Thomas has added new features to HDvis:

  1. Scrubber bar: used to click and drag time-in-event.
  2. Camera snap-to's: Fixed views of the detector, such as "barrel top" or "TOF".
  3. Context menus for choosing mass hypothesis: right click and choose particle type for charged tracks. Tracks redrawn with chosen hypothesis.

He is working on a method for implementing a "next event" that will work for multiple users running independent browsers on the same node. See the demo displaying a J/ψ event at ??? in the recording.

Monitoring Dashboard

Sean sent email proposing a monitoring dashboard (with colors) that would display all relevant monitoring results at a glance with links for digging deeper when necessary.

  • Alex would like to see things like ρ yield.
  • We might want to add Monte Carlo data to the recon_test.
  • There is simulation test that runs twice a week.
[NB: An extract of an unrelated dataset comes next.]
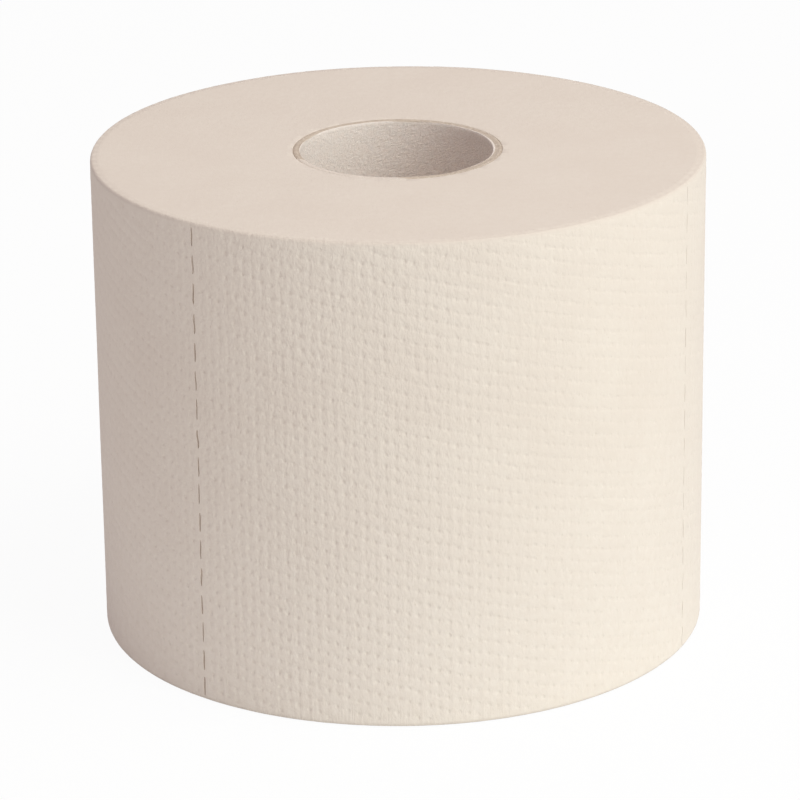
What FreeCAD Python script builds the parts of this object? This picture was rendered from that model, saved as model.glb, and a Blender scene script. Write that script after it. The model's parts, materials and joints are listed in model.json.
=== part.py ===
import FreeCAD, Part
import math
import os
import Sketcher

# Toilet paper roll, standing on one end.
# The origin is the centre of the end that it stands on, and +Z runs along the roll's axis.
# The roll is a cardboard core tube with one long perforated web wound round it.
# The web's turns are one solid: its outer turn is a true spiral that ends in a loose tail
# edge, and a spiral of bands on each end shows how the turns run in towards the core.

# Driving dimensions in millimetres and degrees
SIZES = {
    "roll_height": 96.0,
    "roll_diameter": 120.0,
    "core_diameter": 40.7,
    "core_wall": 1.2,
    # one ply stack of the web, which is also the step at the tail edge
    "web_thickness": 0.36,
    # soft edge between the side and each end
    "rim_bevel": 0.7,
    # distance along the web from one perforation line to the next
    "sheet_length": 111.0,
    # where the tail edge lies, anticlockwise from +X seen from above
    "tail_bearing": 82.5,
    "slit_length": 3.85,
    "slit_pitch": 5.65,
    "slit_width": 0.25,
    # on each end the turns lie in a spiral of low and high bands
    "turn_bands": 5,
    "band_step": 0.2,
    # how far cutting profiles stand out past the surface they cut
    "cut_clearance": 2.0,
}

doc = FreeCAD.newDocument("ToiletPaperRoll")
sheet = doc.addObject("Spreadsheet::Sheet", "Sizes")
for row, (alias, value) in enumerate(SIZES.items(), start=1):
    sheet.set("A%d" % row, alias)
    sheet.set("B%d" % row, str(value))
    sheet.setAlias("B%d" % row, alias)
doc.recompute()

X_AXIS = -1
ORIGIN = (-1, 1)
START = 1
END = 2
CENTRE = 3


def point(x, y):
    return FreeCAD.Vector(x, y, 0)


def origin_feature(body, role):
    for feature in body.Origin.OriginFeatures:
        if feature.Role == role:
            return feature
    raise ValueError("no origin feature " + role)


def new_body(name):
    body = doc.addObject("PartDesign::Body", name)
    body.Label = name
    return body


def new_sketch(body, name, plane):
    sketch = body.newObject("Sketcher::SketchObject", name)
    sketch.AttachmentSupport = [(origin_feature(body, plane), "")]
    sketch.MapMode = "FlatFace"
    return sketch


def bind(sketch, kind, *where, size):
    """Adds a dimension to the sketch and ties it to an expression on the sheet."""
    numbered = sketch.addConstraint(Sketcher.Constraint(kind, *where, value_of(size)))
    sketch.setExpression("Constraints[%d]" % numbered, size)


def value_of(expression):
    """The number that an expression on the sheet stands for now."""
    result = sheet.evalExpression(expression)
    return getattr(result, "Value", result)


def joined(sketch, first, second):
    sketch.addConstraint(Sketcher.Constraint("Coincident", *first, *second))


def on_x_axis(sketch, where):
    sketch.addConstraint(Sketcher.Constraint("PointOnObject", *where, X_AXIS))


def circle(sketch, diameter):
    drawn = sketch.addGeometry(Part.Circle(point(0, 0), FreeCAD.Vector(0, 0, 1), value_of(diameter) / 2))
    joined(sketch, (drawn, CENTRE), ORIGIN)
    bind(sketch, "Diameter", drawn, size=diameter)


def spiral(sketch, start_radius, pitch, half_turns):
    """Draws a two-centre spiral of half circles that opens by pitch in each turn.

    It starts on the +X axis at start_radius and runs anticlockwise.
    """
    quarter_pitch = value_of(pitch) / 4
    arcs = []
    for step in range(half_turns):
        upper = step % 2 == 0
        centre = point(-quarter_pitch if upper else quarter_pitch, 0)
        radius = value_of(start_radius) + quarter_pitch * (1 + 2 * step)
        whole = Part.Circle(centre, FreeCAD.Vector(0, 0, 1), radius)
        begin = 0 if upper else math.pi
        arc = sketch.addGeometry(Part.ArcOfCircle(whole, begin, begin + math.pi))
        if step < 2:
            on_x_axis(sketch, (arc, CENTRE))
            ends = (arc, CENTRE, *ORIGIN) if upper else (*ORIGIN, arc, CENTRE)
            bind(sketch, "DistanceX", *ends, size="(%s) / 4" % pitch)
        else:
            joined(sketch, (arc, CENTRE), (arcs[step - 2], CENTRE))
        if step == 0:
            on_x_axis(sketch, (arc, START))
            bind(sketch, "DistanceX", *ORIGIN, arc, START, size=start_radius)
        else:
            joined(sketch, (arc, START), (arcs[step - 1], END))
        on_x_axis(sketch, (arc, END))
        arcs.append(arc)
    return arcs


def bridge(sketch, first, second):
    """Draws a straight line between two points that are already drawn."""
    line = Part.LineSegment(sketch.getPoint(*first), sketch.getPoint(*second))
    drawn = sketch.addGeometry(line)
    joined(sketch, (drawn, START), first)
    joined(sketch, (drawn, END), second)


def cut_from(body, feature, before):
    """Checks that a cutting feature has taken material away."""
    doc.recompute()
    if not feature.Shape.Volume < before - 1e-6:
        raise RuntimeError(feature.Name + " cuts nothing in " + body.Label)
    return feature.Shape.Volume


HEIGHT = "Sizes.roll_height"
OUTER_RADIUS = "Sizes.roll_diameter / 2"
CORE_RADIUS = "Sizes.core_diameter / 2"

# Cardboard core: a plain tube as long as the roll is high
core = new_body("cardboard_core")
core_section = new_sketch(core, "CoreSection", "XY_Plane")
circle(core_section, "Sizes.core_diameter")
circle(core_section, "Sizes.core_diameter - 2 * Sizes.core_wall")
core_tube = core.newObject("PartDesign::Pad", "CoreTube")
core_tube.Profile = core_section
core_tube.SideType = "Symmetric"
core_tube.setExpression("Length", HEIGHT)

# Wound tissue: the outer turn opens by one web thickness and steps down at the tail edge.
# It is two half turns, each about an axis of its own, and each with a soft bevelled rim.
tissue = new_body("wound_tissue")


def half_section(sketch, radius):
    """Draws half of the roll's lengthwise section, with the corners bevelled."""
    flat = "%s - Sizes.rim_bevel" % radius
    wide = value_of(radius)
    high = value_of(HEIGHT) / 2
    bevel = value_of("Sizes.rim_bevel")
    corners = [
        point(0, -high),
        point(wide - bevel, -high),
        point(wide, -high + bevel),
        point(wide, high - bevel),
        point(wide - bevel, high),
        point(0, high),
    ]
    sides = [
        sketch.addGeometry(Part.LineSegment(first, second))
        for first, second in zip(corners, corners[1:] + corners[:1])
    ]
    for first, second in zip(sides, sides[1:] + sides[:1]):
        joined(sketch, (first, END), (second, START))
    bottom, lower_bevel, outside, upper_bevel, top, axis = sides
    for level in (bottom, top):
        sketch.addConstraint(Sketcher.Constraint("Horizontal", level))
    for upright in (outside, axis):
        sketch.addConstraint(Sketcher.Constraint("Vertical", upright))
    sketch.addConstraint(Sketcher.Constraint("Symmetric", axis, START, axis, END, *ORIGIN))
    bind(sketch, "DistanceY", axis, END, axis, START, size=HEIGHT)
    bind(sketch, "DistanceX", *ORIGIN, outside, END, size=radius)
    bind(sketch, "DistanceX", bottom, START, bottom, END, size=flat)
    bind(sketch, "DistanceX", top, END, top, START, size=flat)
    bind(sketch, "DistanceY", lower_bevel, START, lower_bevel, END, size="Sizes.rim_bevel")
    bind(sketch, "DistanceY", upper_bevel, START, upper_bevel, END, size="Sizes.rim_bevel")


def half_turn(name, shift, inset, turned_back):
    """Turns the section half way round an axis that is shifted along X."""
    sketch = new_sketch(tissue, name + "Section", "XZ_Plane")
    sketch.setExpression("AttachmentOffset.Base.x", "%s * Sizes.web_thickness" % shift)
    half_section(sketch, "%s - %s * Sizes.web_thickness" % (OUTER_RADIUS, inset))
    half = tissue.newObject("PartDesign::Revolution", name)
    half.Profile = sketch
    half.ReferenceAxis = (sketch, ["V_Axis"])
    half.Angle = 180
    half.Reversed = turned_back
    doc.recompute()
    return half


half_turn("UpperHalfTurn", shift=-0.25, inset=0.75, turned_back=False)
outer_turn = half_turn("LowerHalfTurn", shift=0.25, inset=0.25, turned_back=True)
volume = outer_turn.Shape.Volume

# The core's place: a hole from end to end, exactly as wide as the core
core_place_section = new_sketch(tissue, "CorePlaceSection", "XY_Plane")
circle(core_place_section, "Sizes.core_diameter")
core_place = tissue.newObject("PartDesign::Pocket", "CorePlace")
core_place.Profile = core_place_section
core_place.SideType = "Symmetric"
core_place.setExpression("Length", HEIGHT + " + 2 * Sizes.cut_clearance")
volume = cut_from(tissue, core_place, volume)

# Turn bands: the web's turns lie in bands, every other one a hair lower, in one spiral
BAND_ROOM = "(%s - Sizes.web_thickness - Sizes.rim_bevel - %s)" % (OUTER_RADIUS, CORE_RADIUS)
BAND_PITCH = BAND_ROOM + " / (Sizes.turn_bands + 1)"
BAND_START = "%s + %s / 4" % (CORE_RADIUS, BAND_PITCH)
band_section = new_sketch(tissue, "TurnBandSection", "XY_Plane")
band_section.setExpression("AttachmentOffset.Base.z", HEIGHT + " / 2")
half_turns = 2 * round(value_of("Sizes.turn_bands"))
inner_wall = spiral(band_section, BAND_START, BAND_PITCH, half_turns)
outer_wall = spiral(band_section, "%s + %s / 2" % (BAND_START, BAND_PITCH), BAND_PITCH, half_turns)
bridge(band_section, (inner_wall[0], START), (outer_wall[0], START))
bridge(band_section, (inner_wall[-1], END), (outer_wall[-1], END))
turn_band = tissue.newObject("PartDesign::Pocket", "TurnBand")
turn_band.Profile = band_section
turn_band.setExpression("Length", "Sizes.band_step")
volume = cut_from(tissue, turn_band, volume)

# The other end is the same, because both ends are edges of one web
both_ends = tissue.newObject("PartDesign::Mirrored", "BothEnds")
both_ends.Originals = [turn_band]
both_ends.MirrorPlane = (origin_feature(tissue, "XY_Plane"), [""])
tissue.Tip = both_ends
volume = cut_from(tissue, both_ends, volume)

# Perforations: rows of slits through the outer turn, one sheet apart from the tail edge on
SHEET_ANGLE = "Sizes.sheet_length / (pi * Sizes.roll_diameter) * 360"
SLIT_COUNT = "floor((%s - Sizes.slit_length) / Sizes.slit_pitch) + 1" % HEIGHT
slit_section = new_sketch(tissue, "SlitSection", "XY_Plane")
slit_section.setExpression(
    "AttachmentOffset.Base.z",
    "-(%s - 1) * Sizes.slit_pitch / 2" % SLIT_COUNT,
)


def slit(sketch, number):
    """Draws one slit in plan, a thin box that reaches one web thickness into the roll."""
    turned = "%d * %s" % (number, SHEET_ANGLE)
    floor_radius = "%s - Sizes.web_thickness * (1 + %s / 360)" % (OUTER_RADIUS, turned)
    reach = "Sizes.web_thickness + Sizes.cut_clearance"
    out = math.radians(-value_of(turned))
    radial = point(math.cos(out), math.sin(out))
    across = point(-math.sin(out), math.cos(out)) * (value_of("Sizes.slit_width") / 2)
    floor_middle = radial * value_of(floor_radius)
    mouth_middle = floor_middle + radial * value_of(reach)
    guide = sketch.addGeometry(Part.LineSegment(point(0, 0), floor_middle), True)
    joined(sketch, (guide, START), ORIGIN)
    corner_points = [
        floor_middle - across,
        floor_middle + across,
        mouth_middle + across,
        mouth_middle - across,
    ]
    sides = [
        sketch.addGeometry(Part.LineSegment(corner_points[side], corner_points[(side + 1) % 4]))
        for side in range(4)
    ]
    for side in range(4):
        joined(sketch, (sides[side], END), (sides[(side + 1) % 4], START))
    floor, rising, mouth, falling = sides
    sketch.addConstraint(Sketcher.Constraint("Symmetric", floor, START, floor, END, guide, END))
    sketch.addConstraint(Sketcher.Constraint("Perpendicular", guide, floor))
    sketch.addConstraint(Sketcher.Constraint("Perpendicular", floor, rising))
    sketch.addConstraint(Sketcher.Constraint("Perpendicular", rising, mouth))
    sketch.addConstraint(Sketcher.Constraint("Perpendicular", mouth, falling))
    bind(sketch, "Distance", guide, size=floor_radius)
    bind(sketch, "Distance", floor, size="Sizes.slit_width")
    bind(sketch, "Distance", rising, size=reach)
    bind(sketch, "Angle", X_AXIS, START, guide, START, size="-(%s)" % turned)


for line_number in range(1, int(360 / value_of(SHEET_ANGLE)) + 1):
    slit(slit_section, line_number)
slits = tissue.newObject("PartDesign::Pocket", "Slits")
slits.Profile = slit_section
slits.SideType = "Symmetric"
slits.setExpression("Length", "Sizes.slit_length")
volume = cut_from(tissue, slits, volume)
perforations = tissue.newObject("PartDesign::LinearPattern", "Perforations")
perforations.Originals = [slits]
perforations.Direction = (origin_feature(tissue, "Z_Axis"), [""])
perforations.Mode = "Spacing"
perforations.setExpression("Offset", "Sizes.slit_pitch")
perforations.setExpression("Occurrences", SLIT_COUNT)
tissue.Tip = perforations
volume = cut_from(tissue, perforations, volume)

# Both pieces stand on the origin, and the roll is turned so that its tail edge is at the back
for piece in (core, tissue):
    piece.setExpression("Placement.Base.z", HEIGHT + " / 2")
tissue.Placement.Rotation = FreeCAD.Rotation(FreeCAD.Vector(0, 0, 1), 0)
tissue.setExpression("Placement.Rotation.Angle", "Sizes.tail_bearing")
doc.recompute()

for item in doc.Objects:
    if "Invalid" in item.State or "Error" in item.State:
        raise RuntimeError(item.Label + " did not build")
for piece in (core, tissue):
    if piece.Shape.isNull() or not piece.Shape.isValid() or len(piece.Shape.Solids) != 1:
        raise RuntimeError(piece.Label + " is not one valid solid")

os.makedirs("parts", exist_ok=True)
for piece in (core, tissue):
    piece.Shape.exportStep("parts/%s.step" % piece.Label)
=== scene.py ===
import json
import math

import bmesh
import bpy
import numpy as np
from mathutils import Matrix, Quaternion, Vector
from mathutils.geometry import delaunay_2d_cdt


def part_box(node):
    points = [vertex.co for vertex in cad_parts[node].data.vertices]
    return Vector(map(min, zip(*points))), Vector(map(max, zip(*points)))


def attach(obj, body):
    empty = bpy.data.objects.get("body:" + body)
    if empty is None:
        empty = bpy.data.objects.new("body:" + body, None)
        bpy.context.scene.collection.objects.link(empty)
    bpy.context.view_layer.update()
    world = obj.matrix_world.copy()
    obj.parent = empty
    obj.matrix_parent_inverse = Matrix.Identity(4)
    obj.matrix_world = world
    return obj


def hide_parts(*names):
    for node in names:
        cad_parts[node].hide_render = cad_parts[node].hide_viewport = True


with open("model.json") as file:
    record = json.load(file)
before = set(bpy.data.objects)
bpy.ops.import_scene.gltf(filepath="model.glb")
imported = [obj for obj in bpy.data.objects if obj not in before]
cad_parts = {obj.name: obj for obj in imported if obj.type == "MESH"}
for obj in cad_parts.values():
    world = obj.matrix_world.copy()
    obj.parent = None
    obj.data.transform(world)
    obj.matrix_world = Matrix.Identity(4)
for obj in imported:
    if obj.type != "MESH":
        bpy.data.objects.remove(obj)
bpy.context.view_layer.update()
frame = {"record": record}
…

Not everyone is on the email list for results.
  • David is looking at InfluxDB as a way to look at selected quantities as a function of time or run number.
  • We will meet with Sean to flesh out issues when he is here next week.

Action Items

  1. Put MC into recon_test.
  2. Schedule a monitoring dashboard meeting.
  3. Put together a new release that fixes SQLite issue, MC treatment of the CDC, and the memory leak.